I’m sure that when Black History Month rolls around Cuomo pretends to admire people like William Lloyd Garrison, Harriet Tubman and others. Yet they supported or carried out the work of the “underground railroad”, which defied human laws and court decisions in order to help enslaved people escape the enslaver’s yoke and find their way to freedom. I’m sure Cuomo pretends to celebrate the character and courage of Martin Luther King. Yet King organized and personally led massive, deliberate disobedience of the laws and court decisions that that upheld the systematic, race based violation of the God-endowed unalienable rights of Black Americans.

Is Mr. Cuomo so ignorant of history that he is unaware of the consensus, lasting for centuries, which not only tolerated, but actively promoted (for the sake of greed and convenience) the enslavement of my ancestors? Is he unaware of the consensus that for decades withheld the privileges and immunities of American citizenship from my parents and grandparents? (Despite the terrible sacrifice of life and treasure during the Civil War, which was supposed to assure, once and for all, America’s adherence to the premise of God-endowed equality for all those who simply exercise their God endowed unalienable rights.)

Consensus and compromise often take no account of anything but expediency, and produce no result that does not advantage the few at the expense of many, or vice versa. It is a phrase that can mask the iniquitous collaboration of ruthless ambition and ruthless envy; ruthless arrogance and ruthless vanity; ruthless greed and a ruthless, unquenchable thirst for vengeance that consecrates itself in innocent blood. Always it favors the passionate demands of narrowly defined self-love and selfish interest over the pacific love that exalts truth above expediency, justice above vengeance and the good of the whole, including the wholesomeness of individual lives, above the specious good that leaves selfishness divided against itself.
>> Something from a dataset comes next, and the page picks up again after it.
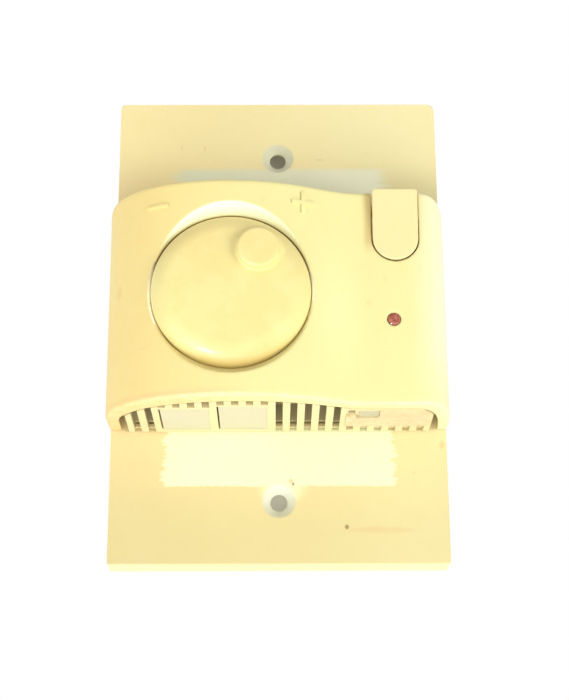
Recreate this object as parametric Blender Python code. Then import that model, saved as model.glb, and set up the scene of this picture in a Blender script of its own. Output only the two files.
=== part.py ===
"""Electronic room thermostat on its wall plate.

Dimensions are in millimetres and MM turns them into the scene's metres. The frame is the one it hangs in:
X to the right, Z up and Y into the wall. The centre of the plate's back face is the origin, so every front
faces -Y. A `height` says how far a point stands in front of the plate's face, away from the wall.
"""

import math

import bmesh
import bpy
from mathutils import Matrix, Vector

MM = 0.001
GAP = 0.35

# Wall plate
PLATE_WIDTH = 75.0
PLATE_LENGTH = 112.0
PLATE_THICKNESS = 6.5
PLATE_SKIN = 2.5
PLATE_RIM = 2.2
PLATE_EDGE = 0.8
PLATE_RIB = 1.6
BOX_SCREW_SPACING = 83.5
BOX_SCREW_HOLE = 1.9
COUNTERSINK_RADIUS = 3.7
COUNTERSINK_DEPTH = 1.9
BOX_BOSS_RADIUS = 5.5
CENTRE_BOSS_RADIUS = 4.5
TRAY_BOSS_RADIUS = 3.4
TRAY_SCREW_HOLE = 1.55

# Cable window through the plate, the tray and the board
WINDOW_CENTRE_X = 12.7
WINDOW_CENTRE_Z = -1.0
WINDOW_WIDTH = 12.4
WINDOW_LENGTH = 16.0
WINDOW_X = (WINDOW_CENTRE_X - WINDOW_WIDTH / 2, WINDOW_CENTRE_X + WINDOW_WIDTH / 2)
WINDOW_Z = (WINDOW_CENTRE_Z - WINDOW_LENGTH / 2, WINDOW_CENTRE_Z + WINDOW_LENGTH / 2)

# Cover band: its front is a hump, a wave and a flat
BODY_BOTTOM = -26.2
BODY_TOP = 23.3
BODY_HALF_WIDTH = 37.9
HUMP_X = -10.0
HUMP_HEIGHT = 28.1
FLAT_X = 19.4
FLAT_HEIGHT = 20.9
SHOULDER_X = 31.3
WAVE_LEAN = 0.055
COVER_WALL = 2.0
COVER_EDGE = 0.8
SIDE_LIFT = 0.7
FLANGE = 1.8
OPENING_SCALE_X = 0.93
OPENING_SCALE_HEIGHT = 0.83
BEYOND = 40.0

# Minus and plus marks, raised on the cover
MARK_RAISE = 0.35
MARK_HALF_STROKE = 0.45
MARK_FIELD_BOTTOM = 10.0
MINUS_CENTRE = (-26.2, 17.9)
MINUS_HALF_LENGTH = 2.3
PLUS_CENTRE = (5.5, 18.8)
PLUS_HALF_LENGTH = 2.5

# Dial in its well
DIAL_X = -10.2
DIAL_Z = -1.7
DIAL_RADIUS = 17.25
DIAL_RIM_HEIGHT = 24.3
DIAL_FACE_HEIGHT = 28.2
DIAL_CROWN = 0.4
DIAL_EDGE_WIDTH = 5.0
DIAL_SHELL = 1.8
WELL_FLOOR_HEIGHT = 16.5
WELL_FLOOR_THICKNESS = 1.5
WELL_WALL = 1.5
POCKET_RADIUS = 19.5
BOSS_ANGLE = math.radians(36.0)
BOSS_OFFSET = 10.1
BOSS_RADIUS = 4.6
BOSS_HEIGHT = 30.2
SHAFT_RADIUS = 3.0
SHAFT_BACK = 9.95
SHAFT_FLAT = 1.5
SHAFT_FLAT_START = 18.0
HUB_RADIUS = 5.0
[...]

Though these days it is supposed to resound in our ears with the hope for harmony, peace, and friendship, when consensus rules unconstrained by any standard of justice beyond itself, it resounds with the clamor of war, discord and rude competition, rooted in “the perpetual and restless desire of power after power that ceases only in death.” This is why America’s founders acknowledged and applied a standard for justice beyond human will. Even though they strongly favored human liberty, they acted in light of the conviction that Madison expressed in Federalist #51: “Justice is the end of government; it is the end of civil society. It has been and ever will be pursued until it be obtained or until liberty be lost in the pursuit.”

Push freedom beyond just bounds and it will be undone, along with the right actions it disdains to let go in peace.